Retrieval-Augmented Generation (RAG)
Definition
At its core, retrieval-augmented generation is an architecture where an AI system first retrieves relevant information from an external source and then uses that retrieved content to inform its generated response. Instead of relying entirely on what was learned during training, the model grounds its output in specific, current, and approved content at the time of the query. This combination of retrieval and generation is what distinguishes RAG from both pure search and pure generation approaches.
Example
A software company uses RAG to power its AI support assistant. When a customer asks about cancellation policy, the system retrieves the current cancellation policy document from the knowledge base and passes it to the language model along with the customer's question. The model generates a response grounded in the retrieved document rather than relying on general training knowledge.
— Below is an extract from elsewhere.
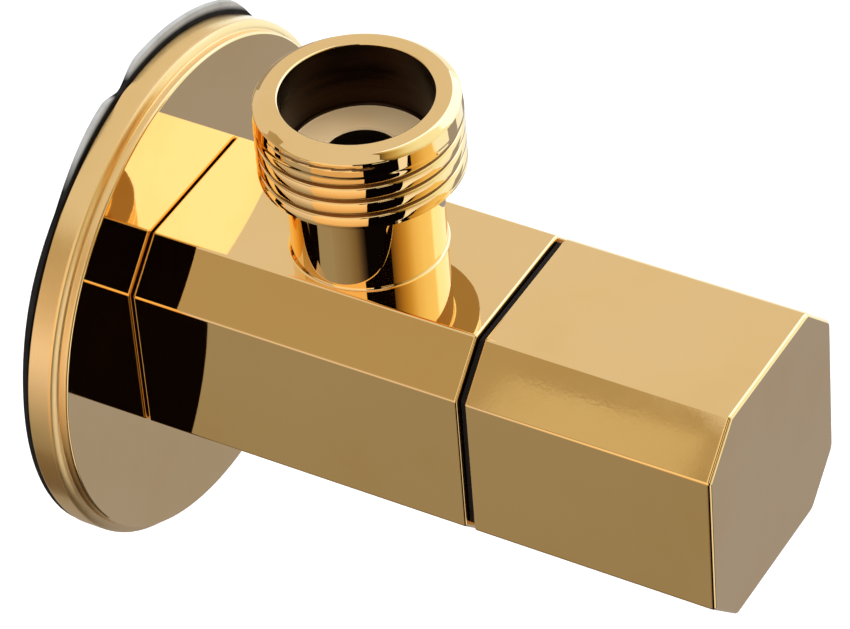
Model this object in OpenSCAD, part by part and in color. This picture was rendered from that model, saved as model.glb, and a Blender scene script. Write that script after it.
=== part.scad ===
// Quarter-turn angle stop valve with a square, corner-cut body and a matching handle.
// X runs along the valve's axis, out of the wall. Z points up, along the outlet.
// The origin is on the valve's axis, in the wall plane behind the flange. Sizes in mm.

/* [Wall flange] */
// Outer diameter of the flange
flange_d = 55.2; // [50:0.2:65]
// Distance from the wall to the flange's flat face
flange_depth = 4.7; // [4.4:0.1:5.5]
// Thickness of the flange's sheet metal
flange_t = 0.9; // [0.7:0.1:1]
// Part of the wall gasket that shows behind the flange
gasket_show = 0.6; // [0.5:0.1:1]
// How far the soft gasket sits off centre, upwards
gasket_shift = 1.2; // [0:0.1:1.2]

/* [Body] */
// Width across the flats of the body and of the handle
body_w = 26.4; // [26:0.2:30]
// Corner cut, measured along a flat
corner_cut = 4.8; // [3.5:0.1:5]
// Length of the body, from the flange to the handle's gap
body_len = 37.5; // [36:0.5:40]
// Bevel around the ends of the body and of the handle
end_bevel = 0.4; // [0.2:0.1:0.6]
// Length of the inlet thread behind the wall plane
tail_len = 7.4; // [6:0.2:30]

/* [Outlet] */
// Distance of the outlet's axis from the flange's face
outlet_pos = 20.6; // [18:0.2:22]
// Height of the outlet's sealing face above the valve's axis
outlet_top = 31.9; // [30:0.1:40]
// Length of the threaded collar
collar_len = 8.6; // [8.5:0.1:10]
// Diameter of the neck under the collar
neck_d = 15.8; // [14:0.2:16.4]
// Diameter of the socket inside the collar
socket_d = 15.5; // [12:0.1:15.6]
// Depth of that socket
socket_depth = 7.6; // [4:0.2:8]
// Diameter of the waterway under the socket
port_d = 7.8; // [5:0.2:8]

/* [Handle] */
// Gap between the body and the handle
handle_gap = 0.85; // [0.8:0.05:1.2]
// Length of the handle
handle_len = 27; // [26:0.5:34]
// Wall thickness of the handle's shell
shell_t = 2.2; // [2:0.1:2.2]

/* [Hidden] */
$fn = 96;

gold = [0.83, 0.65, 0.36];
bare_brass = [0.78, 0.62, 0.34];
steel = [0.72, 0.73, 0.75];
alumina = [0.93, 0.92, 0.88];
black_rubber = [0.06, 0.06, 0.06];
acetal = [0.10, 0.10, 0.11];
nylon = [0.86, 0.85, 0.80];

// G1/2 pipe thread: major radius and pitch, and the ridges' form
thread_r = 20.955 / 2;
thread_pitch = 1.814;
thread_crest = 0.6;
thread_depth = 0.85;
lead_in = 0.6;
lead_in_r = 1;

// Stations along X
body_back = flange_depth + 0.15;
mouth = flange_depth + body_len;
handle_back = mouth + handle_gap;
handle_end = handle_back + handle_len;
outlet_x = flange_depth + outlet_pos;
collar_base = outlet_top - collar_len;
shank_start = -0.9;
shank_r = 10.3;

// The cartridge is one standard item, so its stations are all measured back from the body's mouth
seat = mouth - 27.7;
cage_base = seat + 2.1;
disc_base = seat + 2.7;
disc_joint = disc_base + 3;
disc_top = disc_joint + 3.5;
spigot = mouth - 14.8;
washer_seat = mouth - 10.4;
bonnet_top = mouth + 7.8;
chamber_r = 9.4;
cage_r = 8.3;
cage_bore = 6.6;
bonnet_thread_r = 9.95;
mouth_thread_r = 10;
counterbore_r = 12;
stem_r = 4;
stem_bore = 4.1;
spline_r = 3.9;
spline_root = 3.35;
spline_teeth = 20;
spline_start = mouth + 9.8;
spline_end = mouth + 19.3;
oring_stations = [mouth - 6.7, mouth - 2.7];
groove_w = 1.6;
groove_r = 3;
circlip_x = bonnet_top + 0.15;
circlip_t = 0.9;

// Quarter turn: a rib in the bonnet runs in a relief cut in the stem's shoulder
turn = 90;
rib_half = 20;
stop_play = 1.5;

// Handle socket and the grub screw, which comes in through the upper rear corner cut
boss_r = 8.6;
adapter_r = 5.9;
adapter_start = mouth + 9.9;
adapter_end = mouth + 21;
screw_r = 1.95;
screw_x = handle_back + 0.54 * handle_len;
screw_tip = 5.35;
screw_len = 8;
screw_turn = 135;
corner_reach = (body_w - corner_cut) / sqrt(2);

// Turns local Z into the X axis: local x points down and local y points to the back
module along_x() {
    rotate([0, 90, 0]) children();
}

// A ring or solid of revolution about X, from points [radius, x]
module turned(points) {
    along_x() rotate_extrude() polygon(points);
}

// A plain ring about X
module ring(r_in, r_out, x0, x1) {
    turned([[r_in, x0], [r_out, x0], [r_out, x1], [r_in, x1]]);
}

// A round-section ring about X
module oring(r_mid, r_section, x) {
    along_x() translate([0, 0, x]) rotate_extrude() translate([r_mid, 0]) circle(r_section, $fn = 48);
}

// The corner-cut square: width across flats w, corner cut c
module cut_square(w, c) {
    h = w / 2;
    polygon([[h, h - c], [h - c, h], [c - h, h], [-h, h - c], [-h, c - h], [c - h, -h], [h - c, -h], [h, c - h]]);
}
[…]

If the policy changes next quarter, the update only needs to happen in the knowledge base — the model will automatically retrieve the new version on the next query.
Why It Matters
This shows up as one of the most important architectural decisions for teams deploying AI in customer-facing roles. RAG addresses two of the biggest risks in enterprise AI deployment: hallucination and knowledge freshness. By grounding model output in retrieved content, it reduces the likelihood that the AI invents information and makes it much easier to keep the system current as policies, products, and procedures change. For customer operations, RAG is often the difference between an AI that can be trusted in production and one that requires constant supervision.